Age-gating, content disclaimers, privacy notices, terms, billing descriptors, refund policies, and data protection measures all need to be visible and coherent. Not because legal pages alone persuade visitors, but because inconsistency creates doubt. If a user is ready to buy and then notices missing policy information or suspicious billing language, the sale can disappear instantly.
Security is just as important. SSL, account protection, secure form handling, admin hardening, malware prevention, and routine updates are basic requirements. In adult businesses, the reputational cost of a breach can be especially severe. Prevention is cheaper than damage control.

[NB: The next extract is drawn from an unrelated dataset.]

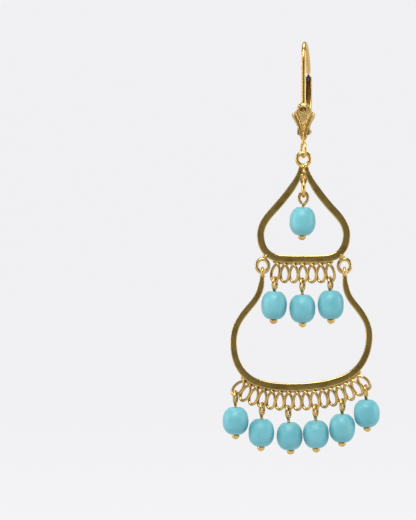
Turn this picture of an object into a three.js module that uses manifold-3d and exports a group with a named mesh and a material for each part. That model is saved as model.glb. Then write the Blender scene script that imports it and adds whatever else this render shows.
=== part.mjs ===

There is also the issue of third-party dependence. If your website relies heavily on tools that are hostile to your niche, you are building on borrowed time. A practical development strategy anticipates policy risk and avoids unnecessary exposure where possible.
What to prioritize if you are building or rebuilding
If you are planning a new site or redesign, start with the decisions that affect long-term performance the most. Clarify your business model, available payment options, content plan, SEO structure, hosting requirements, and compliance needs before choosing themes or visual styles.
Then build around speed, clarity, and scalability. Make sure your CMS or custom setup can support content growth, technical optimization, and stable user flows. Test mobile behavior thoroughly. Review every step between landing and conversion. Remove anything that feels confusing, slow, or unnecessary.
Most of all, avoid copying what other adult sites are doing just because it seems common in the market. Many of them are underperforming for the same reasons: weak foundations, poor UX, thin content, and short-term thinking.
Adult web development works best when it is treated as a business system, not just a website project. When the technical setup, SEO strategy, design choices, and trust signals support each other, the site does more than exist online. It starts doing the job it was built to do.